What you need to do: Write out the listing below again, precisely as it is given.

[Begin]

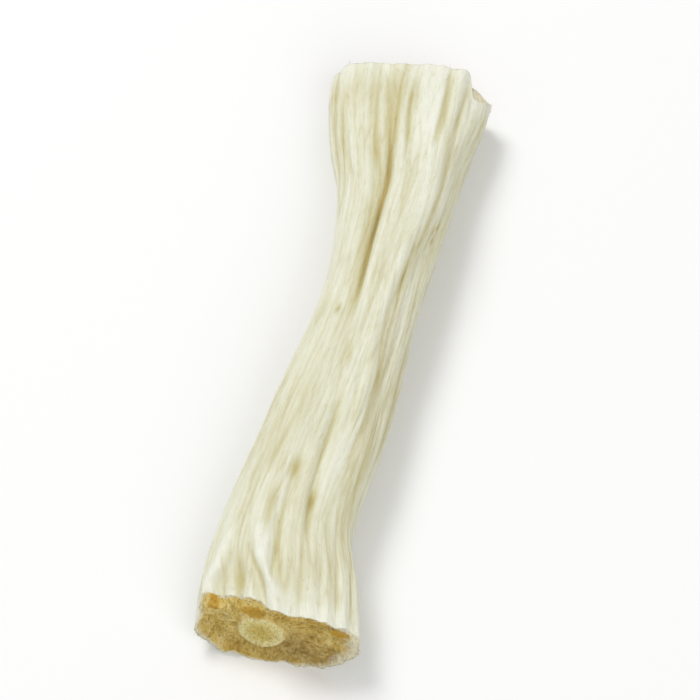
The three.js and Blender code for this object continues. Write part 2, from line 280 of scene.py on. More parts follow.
def wrinkle_lines():
    """The wrinkles between the named creases, spread round and along by irrational steps."""
    lines = []
    for k in range(WRINKLES):
        middle = mix(NEAR_CUT, FAR_CUT, fraction(k * 0.5698403 + 0.3))
        half = WRINKLE_LENGTH * (0.5 + 0.7 * fraction(k * 0.7548777))
        angle = fraction(k * 137.50776 / 360) * 360
        lean = WRINKLE_LEAN * (fraction(k * 0.8191725) - 0.5)
        depth = WRINKLE_DEPTH * (0.5 + fraction(k * 0.4301597))
        run = ((middle - half, angle - lean), (middle + half, angle + lean))
        lines.append((WRINKLE_WIDTH, depth, half * 0.7, run))
    return lines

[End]

Result for this exercise:
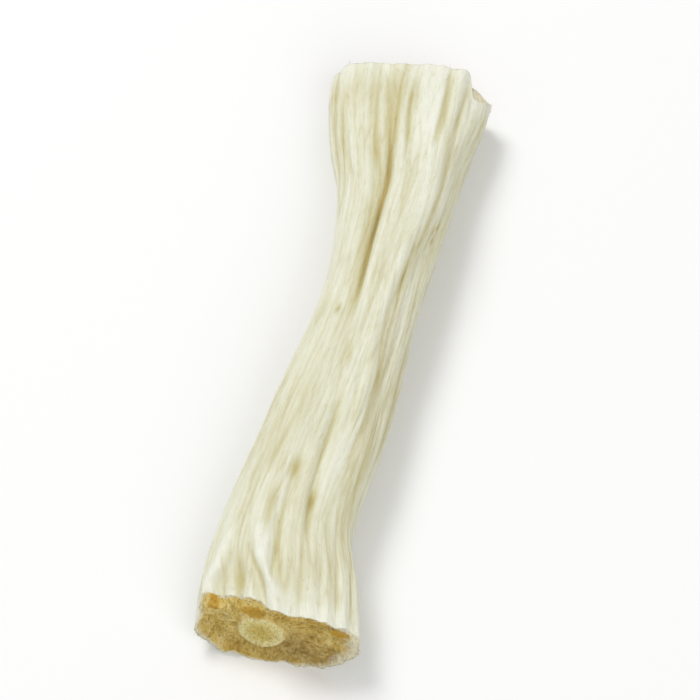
The three.js and Blender code for this object continues. Write part 2, from line 280 of scene.py on. More parts follow.
def wrinkle_lines():
    """The wrinkles between the named creases, spread round and along by irrational steps."""
    lines = []
    for k in range(WRINKLES):
        middle = mix(NEAR_CUT, FAR_CUT, fraction(k * 0.5698403 + 0.3))
        half = WRINKLE_LENGTH * (0.5 + 0.7 * fraction(k * 0.7548777))
        angle = fraction(k * 137.50776 / 360) * 360
        lean = WRINKLE_LEAN * (fraction(k * 0.8191725) - 0.5)
        depth = WRINKLE_DEPTH * (0.5 + fraction(k * 0.4301597))
        run = ((middle - half, angle - lean), (middle + half, angle + lean))
        lines.append((WRINKLE_WIDTH, depth, half * 0.7, run))
    return lines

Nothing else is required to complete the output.